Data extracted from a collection
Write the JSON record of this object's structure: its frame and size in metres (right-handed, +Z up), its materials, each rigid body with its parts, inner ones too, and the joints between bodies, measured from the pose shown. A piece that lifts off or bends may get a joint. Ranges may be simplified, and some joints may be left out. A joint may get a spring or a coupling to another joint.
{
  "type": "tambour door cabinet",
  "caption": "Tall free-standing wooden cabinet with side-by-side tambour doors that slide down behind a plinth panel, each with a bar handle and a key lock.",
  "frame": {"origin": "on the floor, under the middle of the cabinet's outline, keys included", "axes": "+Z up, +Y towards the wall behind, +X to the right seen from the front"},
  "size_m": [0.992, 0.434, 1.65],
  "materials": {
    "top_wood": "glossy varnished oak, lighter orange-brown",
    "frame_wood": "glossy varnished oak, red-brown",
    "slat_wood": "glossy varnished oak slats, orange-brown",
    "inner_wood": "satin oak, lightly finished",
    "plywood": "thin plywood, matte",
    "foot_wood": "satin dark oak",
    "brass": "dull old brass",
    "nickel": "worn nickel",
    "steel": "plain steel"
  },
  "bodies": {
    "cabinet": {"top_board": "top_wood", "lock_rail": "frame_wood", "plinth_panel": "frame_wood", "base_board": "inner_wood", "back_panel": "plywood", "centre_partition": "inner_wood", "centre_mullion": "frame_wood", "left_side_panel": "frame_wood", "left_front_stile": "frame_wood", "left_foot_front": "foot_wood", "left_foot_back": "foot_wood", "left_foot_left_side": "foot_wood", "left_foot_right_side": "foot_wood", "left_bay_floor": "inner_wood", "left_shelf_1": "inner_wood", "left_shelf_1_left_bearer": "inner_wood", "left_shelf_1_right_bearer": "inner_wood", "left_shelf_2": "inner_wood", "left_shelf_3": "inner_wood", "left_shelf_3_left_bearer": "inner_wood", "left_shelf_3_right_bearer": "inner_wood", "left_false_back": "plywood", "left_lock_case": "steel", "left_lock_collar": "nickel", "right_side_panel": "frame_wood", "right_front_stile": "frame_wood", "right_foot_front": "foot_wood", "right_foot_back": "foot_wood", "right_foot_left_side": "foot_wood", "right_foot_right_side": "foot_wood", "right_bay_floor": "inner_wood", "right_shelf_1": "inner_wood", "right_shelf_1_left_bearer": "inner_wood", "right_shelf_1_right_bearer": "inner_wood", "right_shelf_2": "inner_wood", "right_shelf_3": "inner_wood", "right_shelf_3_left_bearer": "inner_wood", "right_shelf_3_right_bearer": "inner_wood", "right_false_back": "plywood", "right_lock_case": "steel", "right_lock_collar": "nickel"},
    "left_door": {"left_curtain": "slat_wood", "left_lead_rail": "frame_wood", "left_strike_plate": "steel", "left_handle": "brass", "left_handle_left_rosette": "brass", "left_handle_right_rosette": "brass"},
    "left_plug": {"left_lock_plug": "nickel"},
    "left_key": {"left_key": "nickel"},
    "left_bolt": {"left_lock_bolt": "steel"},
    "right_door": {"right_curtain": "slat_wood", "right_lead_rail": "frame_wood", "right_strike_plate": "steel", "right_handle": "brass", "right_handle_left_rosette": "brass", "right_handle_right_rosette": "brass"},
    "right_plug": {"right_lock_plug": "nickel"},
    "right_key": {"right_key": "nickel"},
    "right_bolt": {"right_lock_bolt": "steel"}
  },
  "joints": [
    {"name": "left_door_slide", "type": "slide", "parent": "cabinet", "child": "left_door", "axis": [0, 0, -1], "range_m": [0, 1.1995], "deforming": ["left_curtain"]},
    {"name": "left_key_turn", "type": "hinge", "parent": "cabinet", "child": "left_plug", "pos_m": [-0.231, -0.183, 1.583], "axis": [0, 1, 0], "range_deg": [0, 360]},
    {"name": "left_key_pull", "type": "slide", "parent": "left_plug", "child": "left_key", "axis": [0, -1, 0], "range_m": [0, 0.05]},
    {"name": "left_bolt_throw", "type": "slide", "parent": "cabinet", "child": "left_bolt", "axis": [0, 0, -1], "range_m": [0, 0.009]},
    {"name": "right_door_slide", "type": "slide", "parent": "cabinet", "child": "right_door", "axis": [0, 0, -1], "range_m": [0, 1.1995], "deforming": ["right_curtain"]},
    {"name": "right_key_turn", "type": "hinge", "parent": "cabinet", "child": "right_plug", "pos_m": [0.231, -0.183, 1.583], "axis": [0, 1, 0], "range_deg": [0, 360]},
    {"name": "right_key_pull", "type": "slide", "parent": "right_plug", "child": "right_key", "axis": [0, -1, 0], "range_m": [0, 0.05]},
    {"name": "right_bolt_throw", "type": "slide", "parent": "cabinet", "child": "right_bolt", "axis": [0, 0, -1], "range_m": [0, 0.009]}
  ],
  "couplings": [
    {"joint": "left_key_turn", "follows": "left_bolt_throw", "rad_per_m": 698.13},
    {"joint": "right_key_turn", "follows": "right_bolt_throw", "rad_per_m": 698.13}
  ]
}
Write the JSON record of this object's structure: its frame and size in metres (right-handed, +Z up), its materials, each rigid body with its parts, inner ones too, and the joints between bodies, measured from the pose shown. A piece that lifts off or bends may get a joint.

:: Stated problem ::
Set out the complete listing exactly as shown.

:: Output below ::
Write the JSON record of this object's structure: its frame and size in metres (right-handed, +Z up), its materials, each rigid body with its parts, inner ones too, and the joints between bodies, measured from the pose shown. A piece that lifts off or bends may get a joint. Ranges may be simplified, and some joints may be left out. A joint may get a spring or a coupling to another joint.
{
  "type": "tambour door cabinet",
  "caption": "Tall free-standing wooden cabinet with side-by-side tambour doors that slide down behind a plinth panel, each with a bar handle and a key lock.",
  "frame": {"origin": "on the floor, under the middle of the cabinet's outline, keys included", "axes": "+Z up, +Y towards the wall behind, +X to the right seen from the front"},
  "size_m": [0.992, 0.434, 1.65],
  "materials": {
    "top_wood": "glossy varnished oak, lighter orange-brown",
    "frame_wood": "glossy varnished oak, red-brown",
    "slat_wood": "glossy varnished oak slats, orange-brown",
    "inner_wood": "satin oak, lightly finished",
    "plywood": "thin plywood, matte",
    "foot_wood": "satin dark oak",
    "brass": "dull old brass",
    "nickel": "worn nickel",
    "steel": "plain steel"
  },
  "bodies": {
    "cabinet": {"top_board": "top_wood", "lock_rail": "frame_wood", "plinth_panel": "frame_wood", "base_board": "inner_wood", "back_panel": "plywood", "centre_partition": "inner_wood", "centre_mullion": "frame_wood", "left_side_panel": "frame_wood", "left_front_stile": "frame_wood", "left_foot_front": "foot_wood", "left_foot_back": "foot_wood", "left_foot_left_side": "foot_wood", "left_foot_right_side": "foot_wood", "left_bay_floor": "inner_wood", "left_shelf_1": "inner_wood", "left_shelf_1_left_bearer": "inner_wood", "left_shelf_1_right_bearer": "inner_wood", "left_shelf_2": "inner_wood", "left_shelf_3": "inner_wood", "left_shelf_3_left_bearer": "inner_wood", "left_shelf_3_right_bearer": "inner_wood", "left_false_back": "plywood", "left_lock_case": "steel", "left_lock_collar": "nickel", "right_side_panel": "frame_wood", "right_front_stile": "frame_wood", "right_foot_front": "foot_wood", "right_foot_back": "foot_wood", "right_foot_left_side": "foot_wood", "right_foot_right_side": "foot_wood", "right_bay_floor": "inner_wood", "right_shelf_1": "inner_wood", "right_shelf_1_left_bearer": "inner_wood", "right_shelf_1_right_bearer": "inner_wood", "right_shelf_2": "inner_wood", "right_shelf_3": "inner_wood", "right_shelf_3_left_bearer": "inner_wood", "right_shelf_3_right_bearer": "inner_wood", "right_false_back": "plywood", "right_lock_case": "steel", "right_lock_collar": "nickel"},
    "left_door": {"left_curtain": "slat_wood", "left_lead_rail": "frame_wood", "left_strike_plate": "steel", "left_handle": "brass", "left_handle_left_rosette": "brass", "left_handle_right_rosette": "brass"},
    "left_plug": {"left_lock_plug": "nickel"},
    "left_key": {"left_key": "nickel"},
    "left_bolt": {"left_lock_bolt": "steel"},
    "right_door": {"right_curtain": "slat_wood", "right_lead_rail": "frame_wood", "right_strike_plate": "steel", "right_handle": "brass", "right_handle_left_rosette": "brass", "right_handle_right_rosette": "brass"},
    "right_plug": {"right_lock_plug": "nickel"},
    "right_key": {"right_key": "nickel"},
    "right_bolt": {"right_lock_bolt": "steel"}
  },
  "joints": [
    {"name": "left_door_slide", "type": "slide", "parent": "cabinet", "child": "left_door", "axis": [0, 0, -1], "range_m": [0, 1.1995], "deforming": ["left_curtain"]},
    {"name": "left_key_turn", "type": "hinge", "parent": "cabinet", "child": "left_plug", "pos_m": [-0.231, -0.183, 1.583], "axis": [0, 1, 0], "range_deg": [0, 360]},
    {"name": "left_key_pull", "type": "slide", "parent": "left_plug", "child": "left_key", "axis": [0, -1, 0], "range_m": [0, 0.05]},
    {"name": "left_bolt_throw", "type": "slide", "parent": "cabinet", "child": "left_bolt", "axis": [0, 0, -1], "range_m": [0, 0.009]},
    {"name": "right_door_slide", "type": "slide", "parent": "cabinet", "child": "right_door", "axis": [0, 0, -1], "range_m": [0, 1.1995], "deforming": ["right_curtain"]},
    {"name": "right_key_turn", "type": "hinge", "parent": "cabinet", "child": "right_plug", "pos_m": [0.231, -0.183, 1.583], "axis": [0, 1, 0], "range_deg": [0, 360]},
    {"name": "right_key_pull", "type": "slide", "parent": "right_plug", "child": "right_key", "axis": [0, -1, 0], "range_m": [0, 0.05]},
    {"name": "right_bolt_throw", "type": "slide", "parent": "cabinet", "child": "right_bolt", "axis": [0, 0, -1], "range_m": [0, 0.009]}
  ],
  "couplings": [
    {"joint": "left_key_turn", "follows": "left_bolt_throw", "rad_per_m": 698.13},
    {"joint": "right_key_turn", "follows": "right_bolt_throw", "rad_per_m": 698.13}
  ]
}
Write the JSON record of this object's structure: its frame and size in metres (right-handed, +Z up), its materials, each rigid body with its parts, inner ones too, and the joints between bodies, measured from the pose shown. A piece that lifts off or bends may get a joint.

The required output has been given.